After 1903-1905, the order restricting martial arts schools was eased.  The Hung Sing Association in Foshan reopened its doors, Chan Wah Shun rented a new school space in the Ip family temple (effectively inaugurating the modern era of Wing Chun) and Yuen Hai returned to Taishan and resumed teaching Choy Li Fut.  Still, his teaching career had been disrupted at a critical time, and this may have limited the size of the organization that he could build.

Luckily the remittances from America allowed the families of his students to pay consistent tuition. 

Lau Bun studied diligently and eventually became his teacher’s successor.  I point this out because I find it interesting that apparently none of Yuen Hai’s first generation of students (who studied with him from 1894-1900) remained in the lineage after the Boxer Uprising.  This is a valuable reminder of how volatile events were at the turn of the century and the impact that they had on the development of the martial arts.

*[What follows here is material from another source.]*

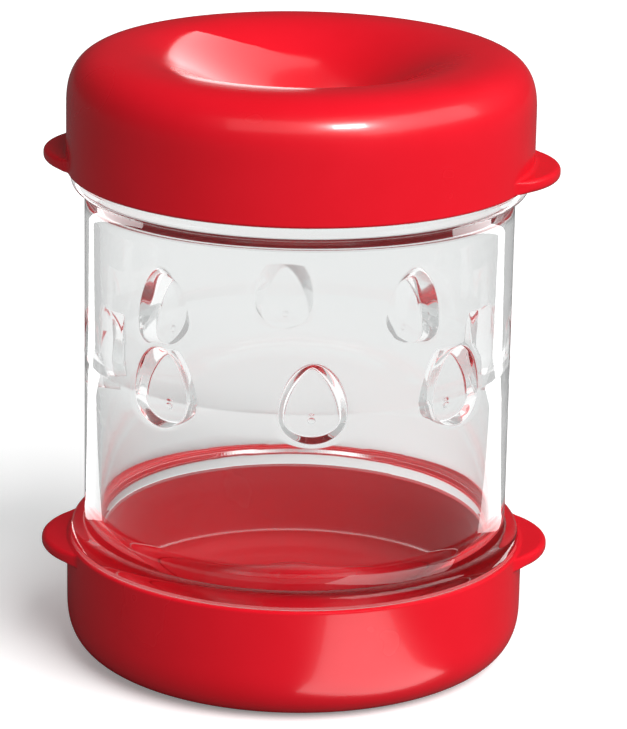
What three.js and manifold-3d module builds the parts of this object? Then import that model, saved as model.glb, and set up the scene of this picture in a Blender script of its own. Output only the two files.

Lau Bun had sufficient time to complete his martial arts training, but the situation in southern China was becoming strained by the middle of the 1920s.  Warlordism became a major problem and the Nationalist government struggled to assert control of the country.  The economy of Guangdong was slow to industrialize in the 1920s and did not receive the same level of investment as more quickly growing areas like Shanghai.  Economic opportunities started to dry up, crime and narcotics became an increasing problem, and in 1927 the Hung Sing Association was officially suppressed by the Nationalist Party because of its association with leftist political elements (the CCP).  Adding to this general sense of calamity, as some point during this period Lau Bun’s father appears to have died.

Sometime in the 1920s Lau Bun followed the path of so many of his countrymen before him and decided to seek his fortune in America.   However, this process was now vastly more complicated than it had been half a century years earlier.  A series of legislative acts passed between 1870 and 1924 essentially banned all legal immigration from China.